* Set exercise
All lines from the one with "Reconstruct the object" to the end need to be copied exactly, with nothing before them.

(Entries with model source code)

┄┄┄┄┄┄┄┄┄┄┄┄┄┄┄┄┄┄┄┄

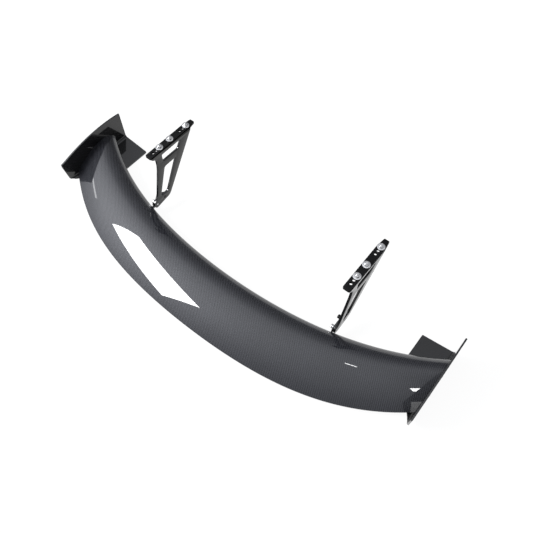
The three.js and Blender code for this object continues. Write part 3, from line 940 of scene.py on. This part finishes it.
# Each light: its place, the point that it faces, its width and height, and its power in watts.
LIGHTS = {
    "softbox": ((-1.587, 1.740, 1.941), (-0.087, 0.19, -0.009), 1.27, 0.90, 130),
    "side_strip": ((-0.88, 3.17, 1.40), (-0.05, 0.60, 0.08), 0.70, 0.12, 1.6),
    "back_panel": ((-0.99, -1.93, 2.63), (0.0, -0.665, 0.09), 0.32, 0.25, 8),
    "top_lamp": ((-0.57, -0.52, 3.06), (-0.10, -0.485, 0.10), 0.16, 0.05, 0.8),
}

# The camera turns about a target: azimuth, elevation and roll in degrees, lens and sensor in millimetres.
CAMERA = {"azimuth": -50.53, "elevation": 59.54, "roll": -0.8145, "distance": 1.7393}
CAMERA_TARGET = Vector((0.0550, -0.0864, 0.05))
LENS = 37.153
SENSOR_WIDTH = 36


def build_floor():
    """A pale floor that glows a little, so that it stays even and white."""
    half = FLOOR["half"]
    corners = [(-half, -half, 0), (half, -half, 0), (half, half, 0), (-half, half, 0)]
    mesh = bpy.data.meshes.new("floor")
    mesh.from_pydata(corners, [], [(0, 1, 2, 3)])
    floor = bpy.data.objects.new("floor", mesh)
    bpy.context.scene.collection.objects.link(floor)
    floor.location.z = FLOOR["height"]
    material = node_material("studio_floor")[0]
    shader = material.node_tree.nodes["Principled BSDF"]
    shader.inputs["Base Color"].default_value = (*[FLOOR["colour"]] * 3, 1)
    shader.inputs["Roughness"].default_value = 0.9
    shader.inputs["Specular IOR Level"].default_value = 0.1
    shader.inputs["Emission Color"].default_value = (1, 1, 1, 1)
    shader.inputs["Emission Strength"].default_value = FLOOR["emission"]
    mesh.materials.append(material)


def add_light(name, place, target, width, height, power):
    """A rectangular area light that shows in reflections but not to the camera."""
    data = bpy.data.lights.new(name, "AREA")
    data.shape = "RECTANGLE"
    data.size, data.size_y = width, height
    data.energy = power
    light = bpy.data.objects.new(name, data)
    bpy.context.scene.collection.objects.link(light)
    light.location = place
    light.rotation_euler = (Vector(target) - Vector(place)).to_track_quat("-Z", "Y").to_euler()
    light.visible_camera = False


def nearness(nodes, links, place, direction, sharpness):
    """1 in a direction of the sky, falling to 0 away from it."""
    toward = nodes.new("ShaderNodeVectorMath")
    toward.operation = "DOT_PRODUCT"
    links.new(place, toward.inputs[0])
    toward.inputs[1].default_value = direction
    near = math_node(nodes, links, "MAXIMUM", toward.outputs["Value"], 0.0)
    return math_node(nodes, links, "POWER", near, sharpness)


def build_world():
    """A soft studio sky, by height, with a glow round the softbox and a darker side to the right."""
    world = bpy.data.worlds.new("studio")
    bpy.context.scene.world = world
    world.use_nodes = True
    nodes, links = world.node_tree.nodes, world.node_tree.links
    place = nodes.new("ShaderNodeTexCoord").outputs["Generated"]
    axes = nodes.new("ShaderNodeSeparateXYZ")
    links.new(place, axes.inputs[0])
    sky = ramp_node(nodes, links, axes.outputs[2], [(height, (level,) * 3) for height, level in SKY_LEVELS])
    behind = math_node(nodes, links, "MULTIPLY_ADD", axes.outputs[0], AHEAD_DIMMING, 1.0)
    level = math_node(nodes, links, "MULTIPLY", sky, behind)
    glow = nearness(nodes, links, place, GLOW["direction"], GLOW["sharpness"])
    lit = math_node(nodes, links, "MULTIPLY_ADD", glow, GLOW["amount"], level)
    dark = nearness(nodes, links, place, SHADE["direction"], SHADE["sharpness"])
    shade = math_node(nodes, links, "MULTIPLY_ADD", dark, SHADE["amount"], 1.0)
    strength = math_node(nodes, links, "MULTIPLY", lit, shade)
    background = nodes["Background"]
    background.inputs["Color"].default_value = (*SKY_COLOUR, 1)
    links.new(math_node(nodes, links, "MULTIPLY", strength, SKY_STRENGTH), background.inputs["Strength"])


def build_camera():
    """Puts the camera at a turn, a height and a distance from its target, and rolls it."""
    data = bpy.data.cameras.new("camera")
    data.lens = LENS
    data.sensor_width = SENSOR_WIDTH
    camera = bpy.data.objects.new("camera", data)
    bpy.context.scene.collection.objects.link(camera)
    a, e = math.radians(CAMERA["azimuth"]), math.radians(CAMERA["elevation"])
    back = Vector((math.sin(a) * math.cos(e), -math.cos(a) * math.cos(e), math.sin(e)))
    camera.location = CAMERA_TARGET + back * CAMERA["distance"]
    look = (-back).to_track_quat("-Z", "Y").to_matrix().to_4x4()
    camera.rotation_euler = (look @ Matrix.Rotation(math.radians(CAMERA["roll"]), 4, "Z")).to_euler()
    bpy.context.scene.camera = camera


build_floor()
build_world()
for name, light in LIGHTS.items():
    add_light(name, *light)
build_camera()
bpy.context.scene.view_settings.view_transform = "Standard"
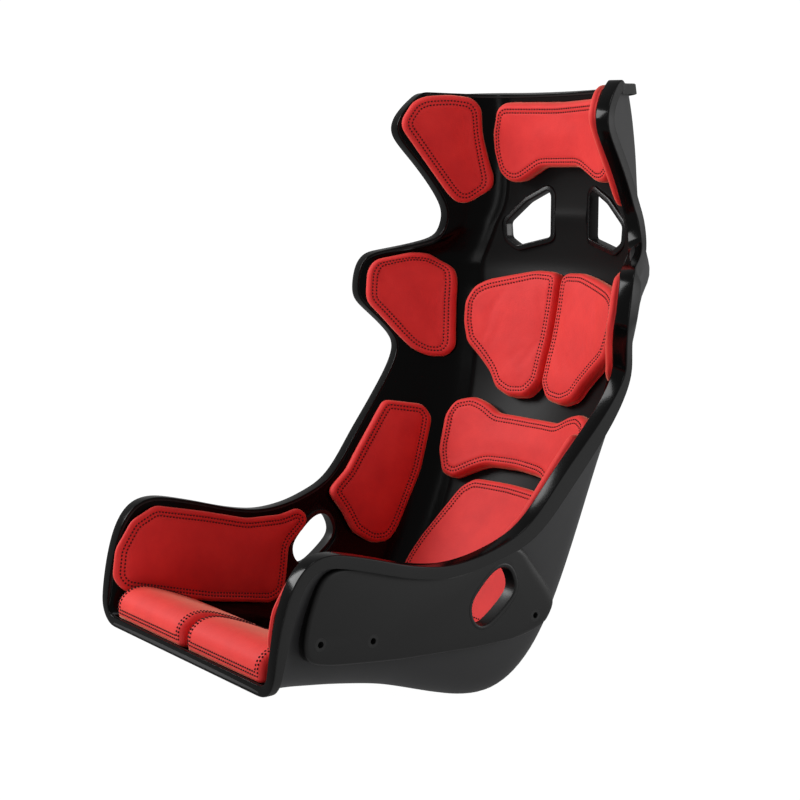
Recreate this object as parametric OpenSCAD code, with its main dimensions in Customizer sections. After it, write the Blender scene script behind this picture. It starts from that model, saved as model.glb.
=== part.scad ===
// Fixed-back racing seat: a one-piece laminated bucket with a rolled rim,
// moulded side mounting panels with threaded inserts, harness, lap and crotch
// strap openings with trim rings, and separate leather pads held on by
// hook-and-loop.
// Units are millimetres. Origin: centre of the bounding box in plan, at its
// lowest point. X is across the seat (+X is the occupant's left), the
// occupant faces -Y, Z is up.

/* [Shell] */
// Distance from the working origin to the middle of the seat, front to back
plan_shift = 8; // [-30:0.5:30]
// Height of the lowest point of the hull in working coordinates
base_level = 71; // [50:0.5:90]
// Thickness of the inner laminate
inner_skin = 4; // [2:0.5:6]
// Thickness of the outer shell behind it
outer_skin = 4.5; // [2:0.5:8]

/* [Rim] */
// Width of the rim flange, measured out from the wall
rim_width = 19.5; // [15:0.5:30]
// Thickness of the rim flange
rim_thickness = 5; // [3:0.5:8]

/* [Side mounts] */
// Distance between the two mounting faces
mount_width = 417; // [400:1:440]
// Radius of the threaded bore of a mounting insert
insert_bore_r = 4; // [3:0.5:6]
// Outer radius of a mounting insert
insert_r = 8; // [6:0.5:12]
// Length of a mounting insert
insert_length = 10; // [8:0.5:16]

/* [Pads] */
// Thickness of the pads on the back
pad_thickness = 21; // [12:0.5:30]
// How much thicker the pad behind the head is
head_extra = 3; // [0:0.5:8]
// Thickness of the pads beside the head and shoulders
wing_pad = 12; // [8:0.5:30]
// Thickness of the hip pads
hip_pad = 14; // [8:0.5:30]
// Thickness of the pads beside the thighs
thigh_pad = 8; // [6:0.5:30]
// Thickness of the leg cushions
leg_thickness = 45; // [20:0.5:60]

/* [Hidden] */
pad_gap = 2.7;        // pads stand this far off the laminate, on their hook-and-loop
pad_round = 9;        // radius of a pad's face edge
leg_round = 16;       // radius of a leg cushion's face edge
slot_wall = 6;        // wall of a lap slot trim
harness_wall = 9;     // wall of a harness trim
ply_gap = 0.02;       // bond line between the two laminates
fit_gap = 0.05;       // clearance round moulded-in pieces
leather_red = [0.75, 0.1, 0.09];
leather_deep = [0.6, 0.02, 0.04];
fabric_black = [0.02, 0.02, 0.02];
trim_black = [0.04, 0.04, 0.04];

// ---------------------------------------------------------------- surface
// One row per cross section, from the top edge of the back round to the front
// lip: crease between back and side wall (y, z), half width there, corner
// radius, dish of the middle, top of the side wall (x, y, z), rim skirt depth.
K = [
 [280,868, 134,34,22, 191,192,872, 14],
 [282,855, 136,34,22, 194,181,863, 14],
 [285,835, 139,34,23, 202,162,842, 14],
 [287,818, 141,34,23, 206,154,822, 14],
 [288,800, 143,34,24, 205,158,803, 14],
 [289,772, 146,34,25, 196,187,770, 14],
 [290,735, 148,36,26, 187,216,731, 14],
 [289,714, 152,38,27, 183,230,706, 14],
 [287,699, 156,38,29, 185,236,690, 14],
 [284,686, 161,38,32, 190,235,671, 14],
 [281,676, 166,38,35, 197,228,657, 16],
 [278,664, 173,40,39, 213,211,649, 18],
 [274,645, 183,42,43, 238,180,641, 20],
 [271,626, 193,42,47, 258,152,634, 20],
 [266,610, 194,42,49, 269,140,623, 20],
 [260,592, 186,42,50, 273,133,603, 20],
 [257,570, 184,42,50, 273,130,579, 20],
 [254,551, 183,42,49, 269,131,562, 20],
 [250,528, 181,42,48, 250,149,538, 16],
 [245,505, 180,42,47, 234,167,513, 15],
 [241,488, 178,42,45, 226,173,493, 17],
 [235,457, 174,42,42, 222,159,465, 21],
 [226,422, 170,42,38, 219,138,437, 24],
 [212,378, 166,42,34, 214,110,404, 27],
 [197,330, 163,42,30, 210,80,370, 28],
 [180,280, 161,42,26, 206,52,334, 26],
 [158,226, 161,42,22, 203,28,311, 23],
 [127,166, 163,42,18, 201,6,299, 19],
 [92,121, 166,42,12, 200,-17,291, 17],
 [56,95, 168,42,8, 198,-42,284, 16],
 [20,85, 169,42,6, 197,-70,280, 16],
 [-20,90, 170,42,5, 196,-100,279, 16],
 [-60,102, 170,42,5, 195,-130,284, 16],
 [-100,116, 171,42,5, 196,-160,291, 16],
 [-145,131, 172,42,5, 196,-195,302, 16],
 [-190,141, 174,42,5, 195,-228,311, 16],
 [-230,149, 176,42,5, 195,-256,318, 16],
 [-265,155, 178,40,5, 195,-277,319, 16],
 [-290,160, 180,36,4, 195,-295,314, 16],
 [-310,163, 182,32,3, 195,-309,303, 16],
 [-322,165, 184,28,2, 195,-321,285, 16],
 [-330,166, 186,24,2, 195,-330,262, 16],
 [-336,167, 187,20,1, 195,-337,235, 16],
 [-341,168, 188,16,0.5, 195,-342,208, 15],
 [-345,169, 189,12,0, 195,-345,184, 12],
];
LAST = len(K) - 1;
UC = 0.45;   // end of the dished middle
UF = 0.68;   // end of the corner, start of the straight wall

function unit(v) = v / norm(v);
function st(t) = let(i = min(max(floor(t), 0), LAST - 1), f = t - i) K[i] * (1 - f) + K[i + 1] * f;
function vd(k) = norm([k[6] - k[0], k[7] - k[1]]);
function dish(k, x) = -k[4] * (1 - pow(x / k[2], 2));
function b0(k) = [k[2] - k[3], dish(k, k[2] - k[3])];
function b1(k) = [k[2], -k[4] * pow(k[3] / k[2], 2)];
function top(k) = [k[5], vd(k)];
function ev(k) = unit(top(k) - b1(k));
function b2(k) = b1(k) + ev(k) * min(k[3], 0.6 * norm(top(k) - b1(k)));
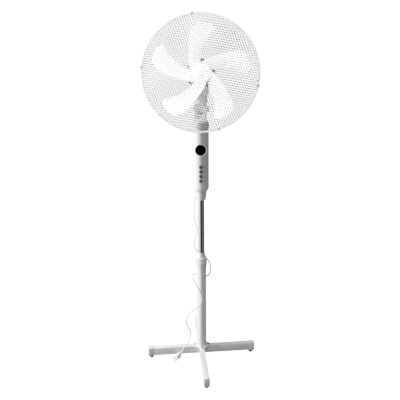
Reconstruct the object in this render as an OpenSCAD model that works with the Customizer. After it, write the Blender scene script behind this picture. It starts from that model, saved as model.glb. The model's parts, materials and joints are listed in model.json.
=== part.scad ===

┄┄┄┄┄┄┄┄┄┄┄┄┄┄┄┄┄┄┄┄

* Output for this task
Reconstruct the object in this render as an OpenSCAD model that works with the Customizer. After it, write the Blender scene script behind this picture. It starts from that model, saved as model.glb. The model's parts, materials and joints are listed in model.json.
=== part.scad ===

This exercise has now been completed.